Когда из рук в руки переходит столько денег, нечего удивляться росту бюджетных расходов. Вокзал в Гуанчжоу должны были построить за 316 миллионов долларов, а в результате он обошелся всемеро дороже. Министерство было таким огромным, что бюрократы могли создавать фиктивные департаменты и списывать расходы на них. Пятиминутный рекламный ролик, который почти никто не увидел, обошелся почти в три миллиона долларов. След привел к замминистра, у которой нашлись полтора миллиона долларов наличными и документы на девять домов.

Журналисты, занимавшиеся случаями коррупции на железных дорогах, заходили в тупик. За два года до катастрофы Чэнь Цзежэнь опубликовал статью “Пять причин, по которым Лю Чжицзунь должен уйти”, но ее убрали почти со всех порталов. Чэню потом сказали, что Лю выделяет деньги на подкуп редакторов основных СМИ и сайтов. Другие государственные органы и компании также испытывали серьезные финансовые проблемы (49 из 50), но количество денег, циркулирующих в железнодорожной сфере, было уникальным. Ляо Жань из “Трансперенси интернэшнл” рассказал репортеру “Интернэшнл геральд трибьюн”, что строительство в КНР высокоскоростных железных дорог может привести к “самому грандиозному не только в Китае, но и в мире финансовому скандалу”.

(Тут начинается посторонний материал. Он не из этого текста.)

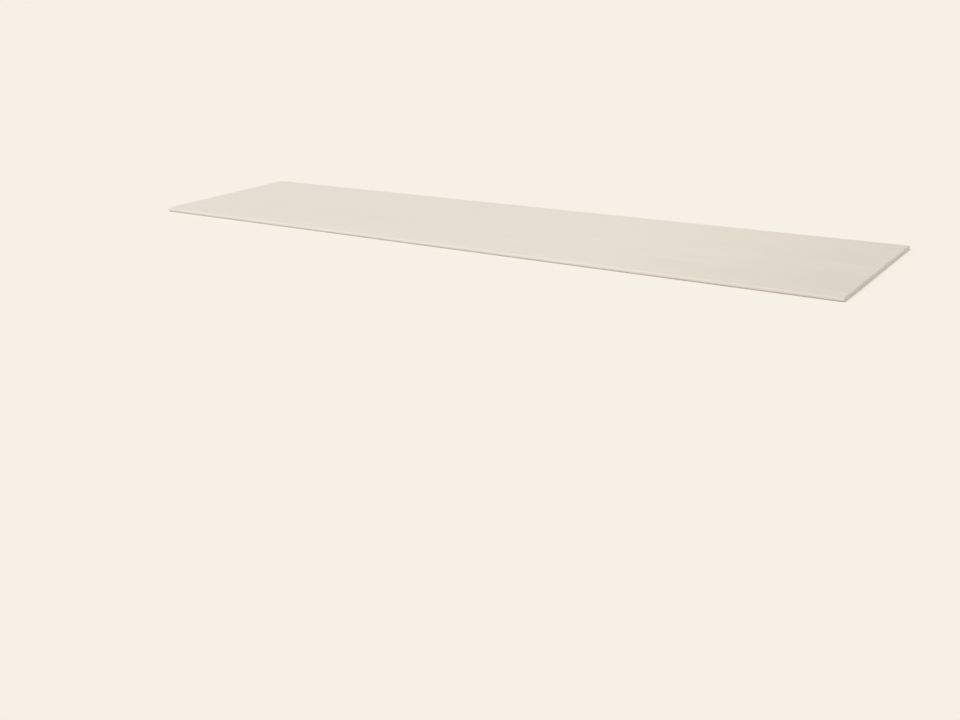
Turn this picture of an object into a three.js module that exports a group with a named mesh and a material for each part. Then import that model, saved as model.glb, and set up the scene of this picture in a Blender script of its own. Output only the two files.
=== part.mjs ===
// Drywall sheet: one gypsum board with half-round tapered long edges and square-cut ends.
// Millimetres, +Z up. The board lies flat with its face side up. X runs along its length, and
// the origin is the middle of its back.
//
// The board is one solid: a foamed gypsum core bonded between two papers. The face paper covers
// the face, turns round both long edges and laps under onto the back, where the narrower back
// liner is laid over it. The section is the same from end to end, because the board is formed
// as one endless ribbon and cut to length.

import * as THREE from "three";

// Overall size
const LENGTH = 2500; // cut end to cut end
const WIDTH = 600; // over the two paper-bound edges
const THICKNESS = 12.5; // back liner to face, anywhere between the two tapers

// Face side: both long edges are pressed thinner, which leaves room for joint tape and filler
const TAPER_WIDTH = 50; // from the bound edge to where the face is level
const TAPER_DEPTH = 1.3; // drop of the face beside the bound edge
const TAPER_SOFTNESS = 0.35; // curve handles at the slope's two ends, as a share of its run

// Back side: a strip of the face paper's lap shows outside the back liner
const LAP_WIDTH = 22; // from the bound edge to the liner's edge
const LINER_PAPER = 0.3; // thickness of the liner, which stands proud of the lap

const CURVE_SEGMENTS = 24; // how finely the section's curves are divided

// The bound edge is half a circle, as tall as the board is there: from the lap to the slope's foot.
const edgeRadius = (THICKNESS - TAPER_DEPTH - LINER_PAPER) / 2;
const edgeCentreY = WIDTH / 2 - edgeRadius;
const edgeCentreZ = LINER_PAPER + edgeRadius;

// The slope runs from the top of that half circle up to the level face.
const slopeFootZ = THICKNESS - TAPER_DEPTH;
const slopeTopY = WIDTH / 2 - TAPER_WIDTH;
const slopeHandle = TAPER_SOFTNESS * (edgeCentreY - slopeTopY);

const linerEdgeY = WIDTH / 2 - LAP_WIDTH;

// Section of the edge on the +Y side, drawn from the back liner round to the face. A section's
// x is the board's Y, and its y is the board's Z.
function drawRightEdge(section) {
  section.lineTo(linerEdgeY, LINER_PAPER);
  section.lineTo(edgeCentreY, LINER_PAPER);
  section.absarc(edgeCentreY, edgeCentreZ, edgeRadius, -Math.PI / 2, Math.PI / 2);
  section.bezierCurveTo(
    edgeCentreY - slopeHandle, slopeFootZ,
    slopeTopY + slopeHandle, THICKNESS,
    slopeTopY, THICKNESS,
  );
}

// Section of the edge on the -Y side, drawn from the face round to the back liner.
function drawLeftEdge(section) {
  section.bezierCurveTo(
    -slopeTopY - slopeHandle, THICKNESS,
    -edgeCentreY + slopeHandle, slopeFootZ,
    -edgeCentreY, slopeFootZ,
  );
  section.absarc(-edgeCentreY, edgeCentreZ, edgeRadius, Math.PI / 2, 1.5 * Math.PI);
  section.lineTo(-linerEdgeY, LINER_PAPER);
}

function boardSection() {
  const section = new THREE.Shape();
  section.moveTo(-linerEdgeY, 0);
  section.lineTo(linerEdgeY, 0);
  drawRightEdge(section);
  section.lineTo(-slopeTopY, THICKNESS);
  drawLeftEdge(section);
  section.closePath();
  return section;
}

const facePaper = new THREE.MeshStandardMaterial({
  color: 0xe5dfd3, // ivory
  roughness: 0.85,
  metalness: 0,
});

function drywallSheet() {
  const ribbon = new THREE.ExtrudeGeometry(boardSection(), {
    depth: LENGTH,
    bevelEnabled: false,
    curveSegments: CURVE_SEGMENTS,
  });
  const sheet = new THREE.Mesh(ribbon, facePaper);
  sheet.name = "drywall_sheet";
  sheet.rotation.set(Math.PI / 2, 0, Math.PI / 2, "ZYX"); // section upright, ribbon along X
  sheet.position.x = -LENGTH / 2;
  return sheet;
}

const board = new THREE.Group();
board.add(drywallSheet());

export default board;
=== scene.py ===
"""A drywall sheet lying face up: a gypsum board bound in paper, with its two ends sawn square."""

import math

import bmesh
import bpy
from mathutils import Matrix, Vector


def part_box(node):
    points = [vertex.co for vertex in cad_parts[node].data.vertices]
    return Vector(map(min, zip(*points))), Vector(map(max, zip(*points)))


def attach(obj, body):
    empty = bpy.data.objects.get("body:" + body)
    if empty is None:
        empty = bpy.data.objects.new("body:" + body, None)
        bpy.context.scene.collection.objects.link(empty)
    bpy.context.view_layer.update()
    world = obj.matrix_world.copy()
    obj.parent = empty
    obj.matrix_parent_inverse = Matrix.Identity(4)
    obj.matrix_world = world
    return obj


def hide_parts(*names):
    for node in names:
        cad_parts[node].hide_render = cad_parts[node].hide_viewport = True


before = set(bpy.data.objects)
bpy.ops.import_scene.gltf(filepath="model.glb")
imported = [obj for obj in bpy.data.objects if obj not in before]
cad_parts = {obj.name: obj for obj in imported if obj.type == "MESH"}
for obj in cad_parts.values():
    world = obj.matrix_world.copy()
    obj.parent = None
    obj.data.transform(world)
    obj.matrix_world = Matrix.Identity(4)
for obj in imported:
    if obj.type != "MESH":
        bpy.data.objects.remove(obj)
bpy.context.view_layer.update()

# ---------------------------------------------------------------------------------------------
# Camera: it stands in front of the sheet's right end and a little above it, and looks across the
# sheet towards the back left. It leans a little over to its right.

CAMERA_PLACE = (2.001, -2.887, 0.796)
CAMERA_TURN = (70.30, 2.09, 34.88)  # degrees, in Blender's XYZ order
SENSOR_WIDTH = 36.0  # mm
LENS = 40.70  # mm

bpy.ops.object.camera_add(
    location=CAMERA_PLACE,
    rotation=[math.radians(turn) for turn in CAMERA_TURN],
)
camera = bpy.context.object
camera.name = "camera"
camera.data.sensor_fit = "HORIZONTAL"
camera.data.sensor_width = SENSOR_WIDTH
camera.data.lens = LENS
bpy.context.scene.camera = camera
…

В феврале 2011 года, за пять месяцев до аварии в Вэньчжоу, партия наконец обратила внимание на дела Лю Чжицзуня. По словам Ван Мэншу, тот собирался за взятку попасть в ЦК, а после и в Политбюро: “Он [Лю] сказал Дин Шумяо: собери для меня 400 миллионов [около 64 миллионов долларов]. Мне нужно раздать эти деньги”. Лю успел накопить около 13 миллионов юаней: “Центральное правительство забеспокоилось, что он сможет купить должность. Поэтому его арестовали”.

В мае Лю исключили из партии за нарушения дисциплины и “ответственность за серьезные коррупционные проблемы в системе железных дорог”. Официальная газета сообщила, что Лю брал 4 %“отката” с железнодорожных сделок; другая утверждала, что тот получил взяток на 152 миллиона долларов. Лю стал самым высокопоставленным чиновником, арестованным в последние пять лет за коррупцию.